The Bayou La Batre City Council officially accepted the resignation of Mayor Brett Dungan during a special-called meeting today, and though the position was declared vacant, the Council didn’t appear to be in a great hurry to fill it.
Dungan announced his resignation July 27 and according to state law, the council has 60 days to appoint a new mayor, which can come from the council’s own ranks or from within the community.
To fulfill the basic duties of mayor, Council President Annette Johnson was unanimously appointed as a temporary “hiring authority,” but the Council gave no firm indication of its plans to permanently replace Dungan.
As she did immediately after Dungan’s resignation, Johnson said she wants to the spare the city the expense of a special called election — again mentioning that she’d like to see an appointment come from the Council. However, she said councilmembers have “a lot of things to think and pray on” before a replacement can be appointed.
“Mayor Dungan was a great visionary, but yet again, you have to build a cohesiveness with the Council,” Johnson said. “That’s what we want to maintain, a very strong Council. We have great voices here and a great set of councilmembers who are really prepared to work hard. We truly believe we can work together as a team.”
Before he announced his resignation, Dungan’s relationship with the Council was anything but cohesive. A recent schism between him and a majority of the Council led to Dungan’s arrest, a civil lawsuit and a series of tense meetings that at one point caused the city to halt almost all of its expenditures.

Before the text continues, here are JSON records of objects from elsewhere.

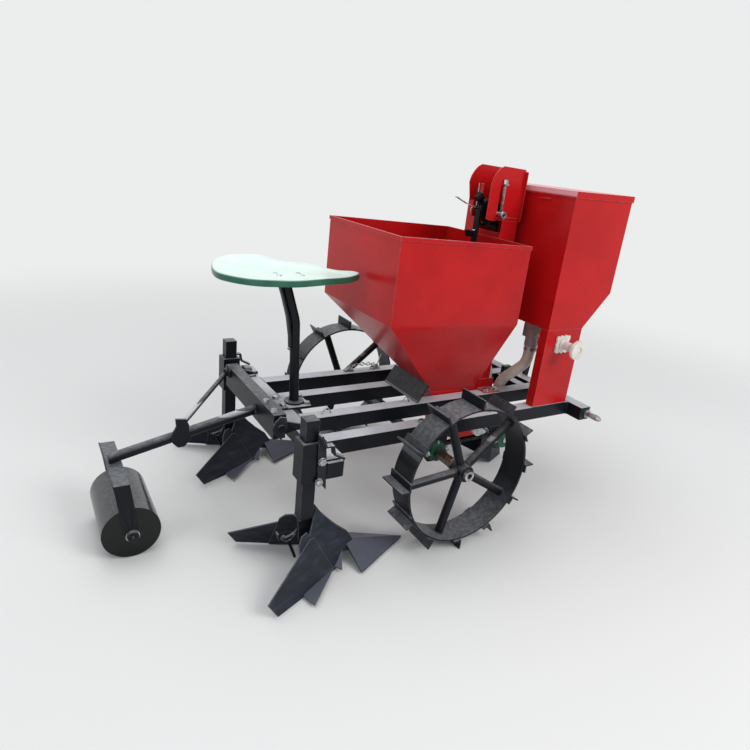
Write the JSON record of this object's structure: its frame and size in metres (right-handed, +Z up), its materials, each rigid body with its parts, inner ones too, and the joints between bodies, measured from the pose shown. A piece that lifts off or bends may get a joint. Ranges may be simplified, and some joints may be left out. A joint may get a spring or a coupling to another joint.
{
  "type": "single-row potato planter",
  "caption": "Mounted potato planter with seat, seed hopper, cup elevator, fertiliser box, lugged drive wheels, furrow opener, ridgers and a rear press roller.",
  "frame": {"origin": "on the floor, below the middle of the whole outline", "axes": "+X forward to the tractor, +Y to the machine's left, +Z up"},
  "size_m": [1.8, 1.07, 1.183],
  "materials": {
    "black_paint": "semi-gloss black machine enamel",
    "black_gloss": "gloss black enamel on the roller",
    "plough_steel": "scuffed black enamel on plough steel",
    "red_paint": "semi-gloss red machine enamel on sheet steel",
    "green_seat": "mint green gloss paint on the pressed seat pan",
    "bright_steel": "zinc plated or turned steel",
    "chain_steel": "dark oiled chain and sprocket steel",
    "black_rubber": "black moulded belt and cups",
    "white_plastic": "white moulded nylon",
    "grey_plastic": "grey moulded plastic",
    "cream_hose": "cream flexible fertiliser hose",
    "green_cast": "dark green enamel on cast bearing housings"
  },
  "bodies": {
    "planter": {"axle_bearings": "green_cast", "bearing_hangers": "black_paint", "boot_shaft": "bright_steel", "box_leg_left": "red_paint", "box_leg_right": "red_paint", "cup_chain": "black_rubber", "drive_chain": "chain_steel", "duct_feet": "red_paint", "elevator_boot": "red_paint", "elevator_duct": "red_paint", "fertiliser_box": "red_paint", "fertiliser_chute": "black_paint", "fertiliser_hoses": "cream_hose", "fertiliser_outlets": "grey_plastic", "front_cross_beam": "black_paint", "head_plate_left": "red_paint", "head_plate_right": "red_paint", "head_shaft": "bright_steel", "hitch_pin_left": "bright_steel", "hitch_pin_right": "bright_steel", "hopper_support": "black_paint", "inner_beam_left": "black_paint", "inner_beam_right": "black_paint", "lid_hinges": "black_paint", "mast_plates": "black_paint", "metering_units": "white_plastic", "mouldboard_left": "plough_steel", "mouldboard_right": "plough_steel", "opener_shank": "black_paint", "opener_shoe": "plough_steel", "outer_beam_left": "black_paint", "outer_beam_right": "black_paint", "pivot_lugs": "black_paint", "potato_hopper": "red_paint", "rear_cross_beam": "black_paint", "ridger_post_left": "black_paint", "ridger_post_right": "black_paint", "ridger_share_left": "plough_steel", "ridger_share_right": "plough_steel", "ridger_sleeve_left": "black_paint", "ridger_sleeve_right": "black_paint", "seat_pan": "green_seat", "seat_post": "black_paint", "tension_rods": "bright_steel"},
    "wheels": {"wheel_left": "black_paint", "wheel_right": "black_paint", "wheel_axle": "black_paint", "axle_sprocket": "chain_steel"},
    "roller_arm": {"roller_bar": "black_paint", "roller_arm": "black_paint", "arm_plate": "black_paint", "roller_brace": "black_paint", "roller_fork": "black_paint", "roller_pin": "bright_steel"},
    "roller": {"press_roller": "black_gloss"},
    "lid": {"fertiliser_lid": "red_paint"}
  },
  "joints": [
    {"name": "wheels_spin", "type": "hinge", "parent": "planter", "child": "wheels", "pos_m": [0.124, 0, 0.263], "axis": [0, 1, 0], "continuous": true},
    {"name": "roller_arm_swing", "type": "hinge", "parent": "planter", "child": "roller_arm", "pos_m": [-0.394, 0, 0.375], "axis": [0, 1, 0], "range_deg": [-12, 25]},
    {"name": "roller_spin", "type": "hinge", "parent": "roller_arm", "child": "roller", "pos_m": [-0.818, 0, 0.083], "axis": [0, 1, 0], "continuous": true},
    {"name": "lid_hinge", "type": "hinge", "parent": "planter", "child": "lid", "pos_m": [0.859, 0, 1.106], "axis": [0, 1, 0], "range_deg": [0, 100]}
  ]
}
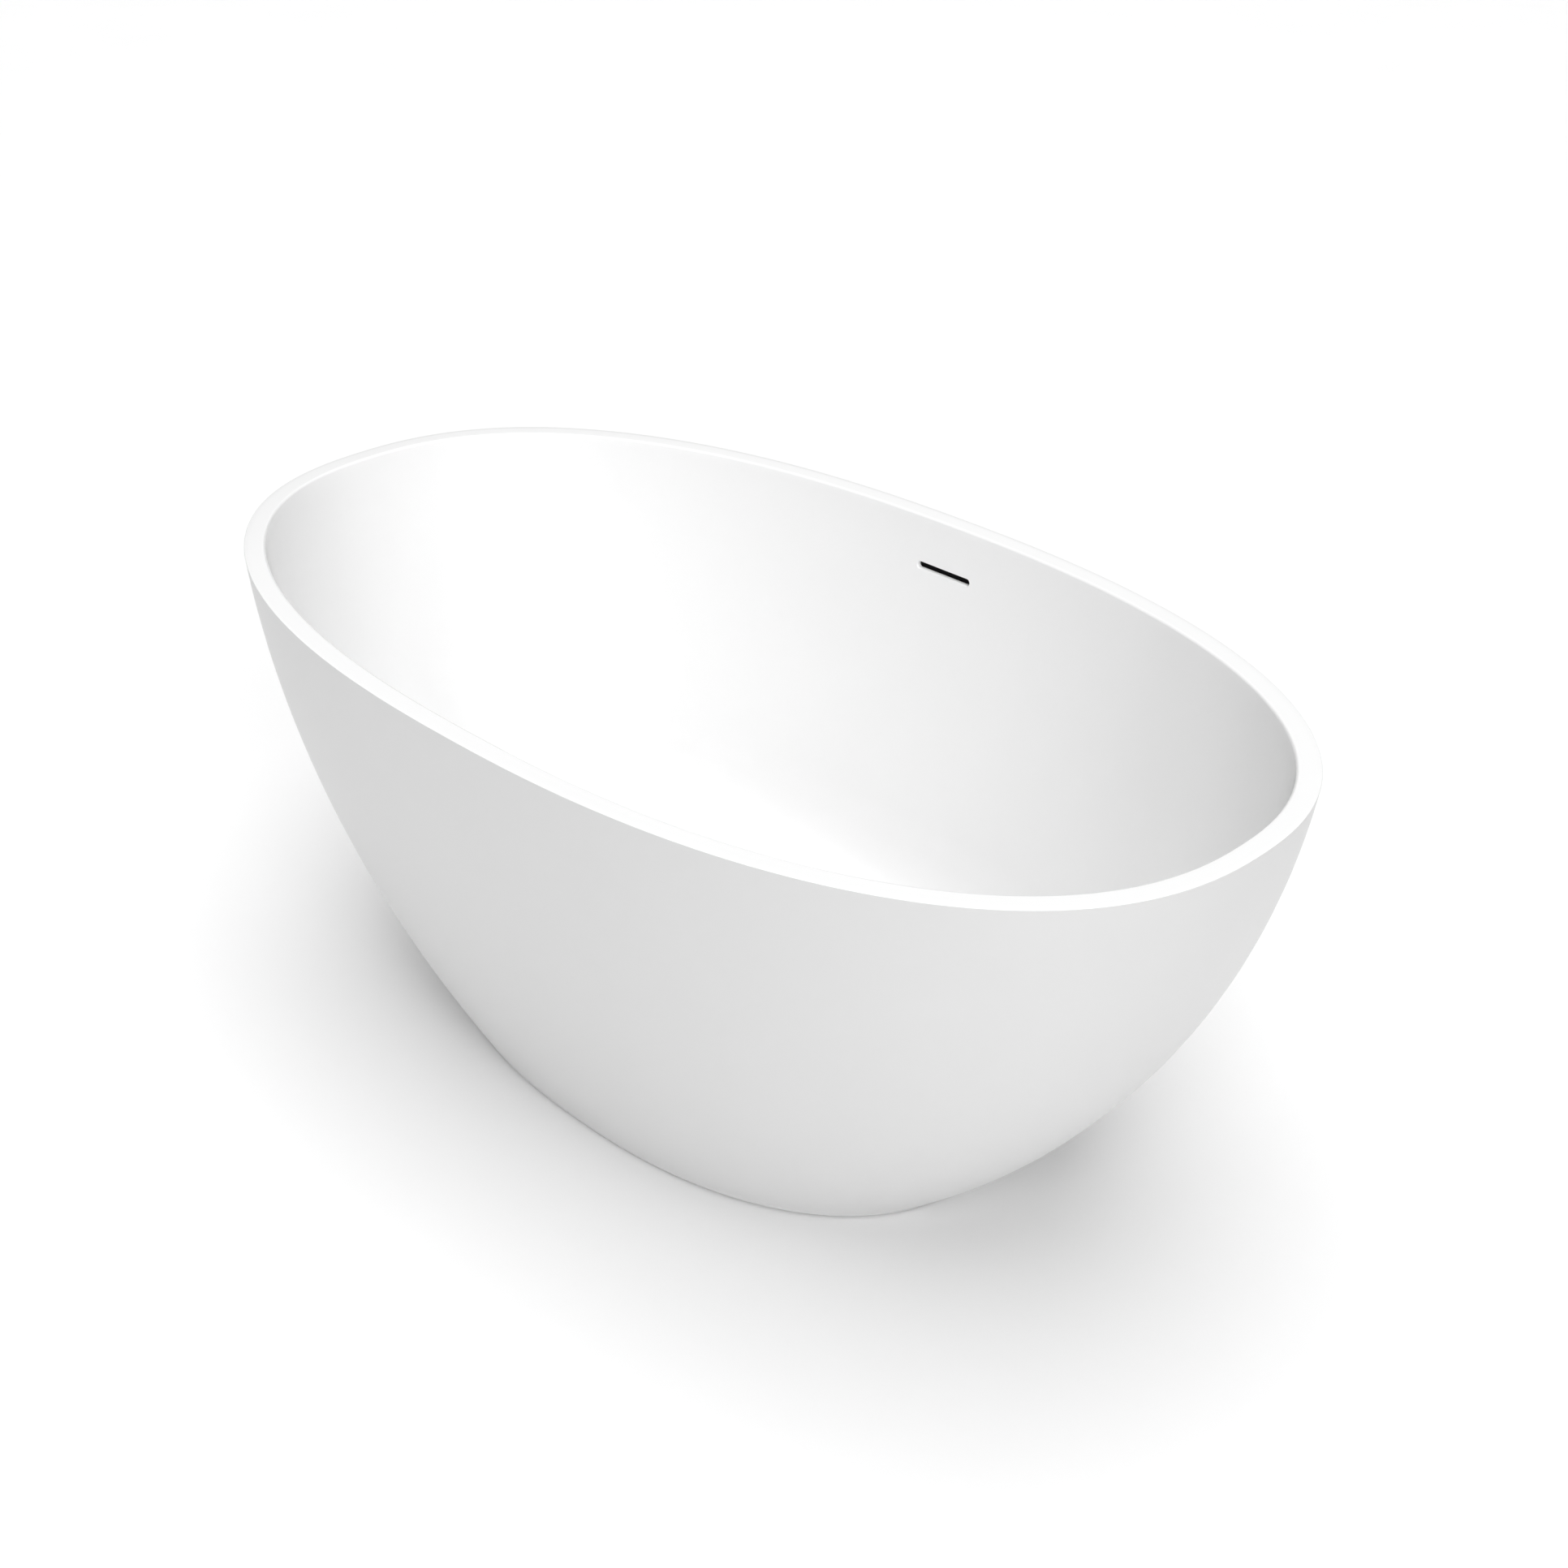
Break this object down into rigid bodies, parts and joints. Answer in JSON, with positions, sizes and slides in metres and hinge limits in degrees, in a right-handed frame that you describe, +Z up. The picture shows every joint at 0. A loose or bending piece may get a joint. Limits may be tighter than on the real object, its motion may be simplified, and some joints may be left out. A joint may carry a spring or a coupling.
{
  "type": "freestanding bathtub",
  "caption": "Freestanding oval double-skin bath with a flat level rim, a slot overflow, a push-to-open waste and a steel cradle on adjustable feet.",
  "frame": {"origin": "on the floor, under the middle of the bath", "axes": "+X along the bath's length, +Y across it towards the wall with the overflow slot, +Z up"},
  "size_m": [1.5, 0.836, 0.602],
  "materials": {
    "basin_acrylic": "high gloss, slightly wavy as cast sheet is",
    "skirt_acrylic": "soft gloss",
    "board": "resin-coated chipboard",
    "steel": "zinc plated",
    "spring_steel": "bright stainless",
    "chrome": "polished",
    "black_plastic": "moulded, satin",
    "white_plastic": "moulded, satin",
    "hose": "flexible, ribbed",
    "rubber": "matt"
  },
  "bodies": {
    "bath": {"basin": "basin_acrylic", "outer_skirt": "skirt_acrylic", "rim_batten": "board", "floor_board": "board", "frame_rail_front": "steel", "frame_rail_back": "steel", "cross_bar_left": "steel", "cross_bar_right": "steel", "rail_cap_front_left": "black_plastic", "rail_cap_front_right": "black_plastic", "rail_cap_back_left": "black_plastic", "rail_cap_back_right": "black_plastic", "waste_flange": "chrome", "waste_flange_seal": "rubber", "waste_body_gasket": "rubber", "waste_body": "black_plastic", "outlet_washer": "rubber", "tail_pipe": "chrome", "coupling_nut": "black_plastic", "plug_cartridge": "white_plastic", "plug_spring": "spring_steel", "overflow_duct": "black_plastic", "overflow_gasket": "rubber", "overflow_hose": "hose", "hose_clip_top": "spring_steel", "hose_clip_bottom": "spring_steel", "foot_weld_nut_left_front": "steel", "foot_lock_nut_left_front": "steel", "skirt_bracket_left_front": "steel", "bracket_screw_left_front": "spring_steel", "foot_weld_nut_left_back": "steel", "foot_lock_nut_left_back": "steel", "skirt_bracket_left_back": "steel", "bracket_screw_left_back": "spring_steel", "foot_weld_nut_right_front": "steel", "foot_lock_nut_right_front": "steel", "skirt_bracket_right_front": "steel", "bracket_screw_right_front": "spring_steel", "foot_weld_nut_right_back": "steel", "foot_lock_nut_right_back": "steel", "skirt_bracket_right_back": "steel", "bracket_screw_right_back": "spring_steel"},
    "plug": {"plug_cap": "chrome", "plug_seal": "rubber", "plug_stem": "chrome"},
    "foot_left_front": {"foot_pad_left_front": "rubber", "foot_stud_left_front": "steel"},
    "foot_left_back": {"foot_pad_left_back": "rubber", "foot_stud_left_back": "steel"},
    "foot_right_front": {"foot_pad_right_front": "rubber", "foot_stud_right_front": "steel"},
    "foot_right_back": {"foot_pad_right_back": "rubber", "foot_stud_right_back": "steel"}
  },
  "joints": [
    {"name": "plug_travel", "type": "slide", "parent": "bath", "child": "plug", "axis": [0, 0, 1], "range_m": [0, 0.008], "deforming": ["plug_spring"]},
    {"name": "foot_height_left_front", "type": "slide", "parent": "bath", "child": "foot_left_front", "axis": [0, 0, 1], "range_m": [-0.012, 0]},
    {"name": "foot_height_left_back", "type": "slide", "parent": "bath", "child": "foot_left_back", "axis": [0, 0, 1], "range_m": [-0.012, 0]},
    {"name": "foot_height_right_front", "type": "slide", "parent": "bath", "child": "foot_right_front", "axis": [0, 0, 1], "range_m": [-0.012, 0]},
    {"name": "foot_height_right_back", "type": "slide", "parent": "bath", "child": "foot_right_back", "axis": [0, 0, 1], "range_m": [-0.012, 0]}
  ]
}
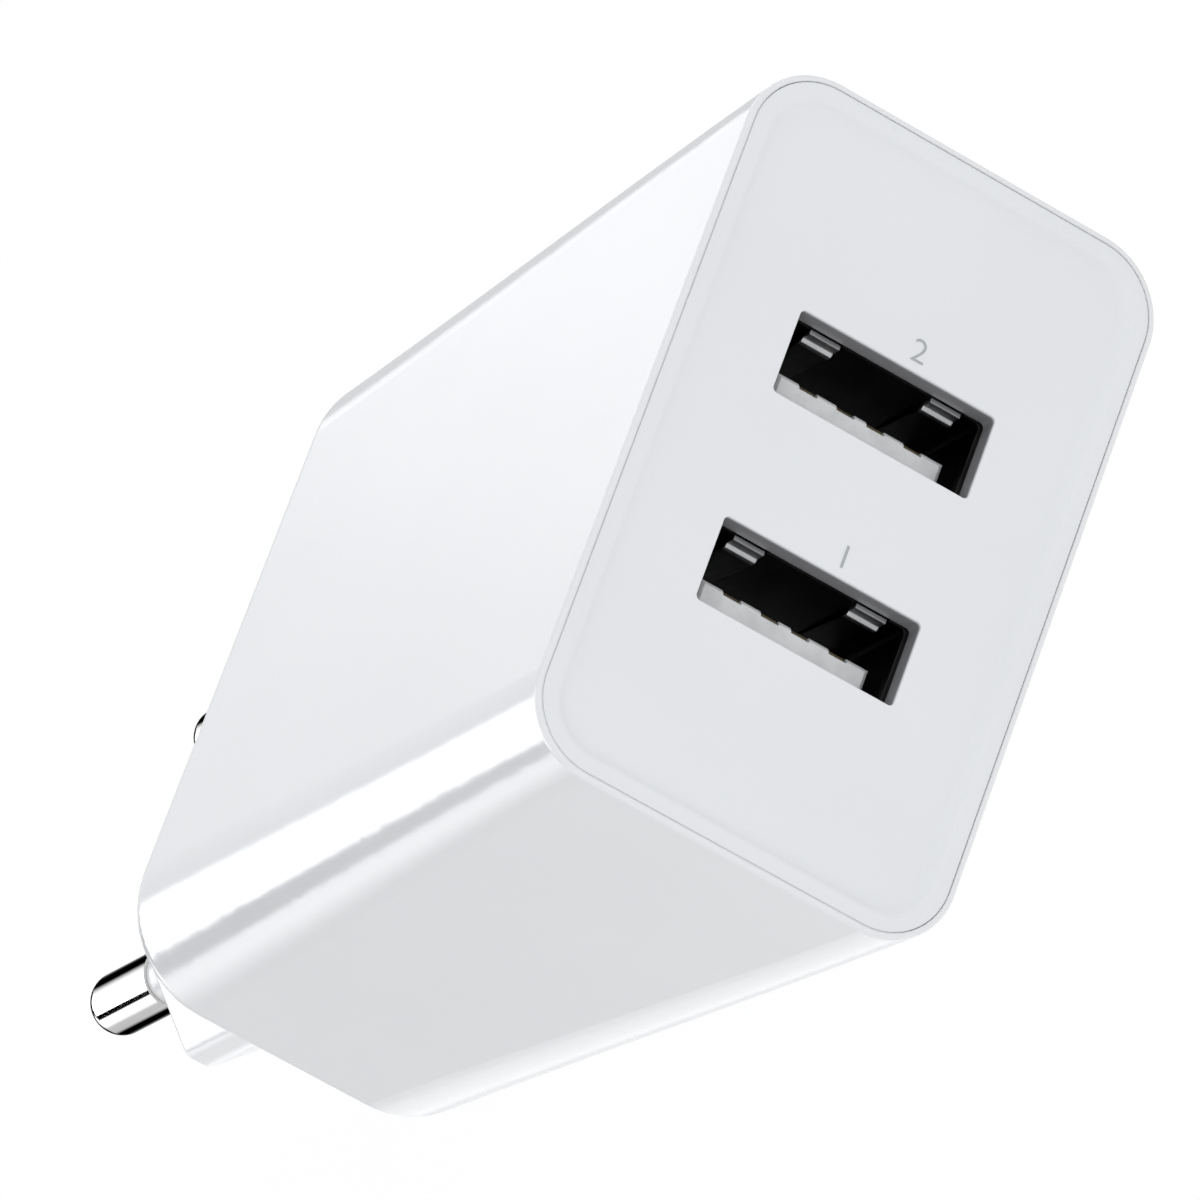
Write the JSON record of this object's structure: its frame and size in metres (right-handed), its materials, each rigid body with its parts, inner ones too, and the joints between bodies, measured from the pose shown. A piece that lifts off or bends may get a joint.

Johnson, who chose to file harassment charges against Dungan in May, was painted by some as having an ulterior motive. But Johnson maintains she’s only interested in what’s best for the citizens of Bayou La Batre.As for Dungan’s replacement, several in the audience Wednesday expressed an opinion on who should fill the void until the general election scheduled August 2016. Johnson’s name was among those brought up.
“If the Council feels that’s the right decision, I’ll be glad to do that, but I’m not jumping out there politically,” Johnson said of possibly being appointed. “I’ll support (the Council) in whatever they choose, as long it’s someone I believe will be an asset to the city, and as long as we don’t have to go to the governor and be forced into an election process twice in one year.”
Johnson briefly ran against Dungan for mayor after former Mayor Stan Wright was removed from office for a corruption conviction in 2012, but eventually withdrew from her campaign to support Dungan.
Others, including Councilwoman Ida Coleman, suggested that the politically neutral Terry Downey would be an appropriate replacement for Dungan. From the audience, Bayou La Batre resident Mary Johansen said Downey has been supported by “a group” within the community for some time.
Downey, who has regularly attended meetings for months, told Lagniappe he would be willing to serve if he was appointed by the Council.
“If it goes that route, I’ll take it and do the best I can,” Downey said. “I want people to know that I’m serious about helping the Bayou. I was raised here, my mother taught school here and we’re not playing games.”
Downey, whose wife Debbie has previously served on the City Council, also said if he was appointed he wouldn’t take a salary for six months to help with the city’s current budget shortfall.
While addressing the council, Johansen also asked that the current council members not seek to replace Dungan as to avoid a situation similar to what happened after Wright’s conviction.
At the time, several councilors sought to be appointed to fill Wright’s position, which ultimately made them unable to reach a majority consensus. After Gov. Robert Bentley declined to appoint someone to the position, a special election was held that resulted in Dungan taking office in 2013.
“Everybody jumped into the mix. They all wanted to be mayor, but no one stopped and asked, ‘Wait a minute, what is the best for our city at this moment?” Johansen said. “When the next election comes, put everybody’s name on the ballot who wants to run. Then it will be the citizen’s choice and not the Council’s.”
After the meeting, Johnson said there hadn’t been any discussion on how appointing a replacement for Dungan will be handled, but she did say there was no need to rush to a “rash decision” with a 60-day window still before the Council.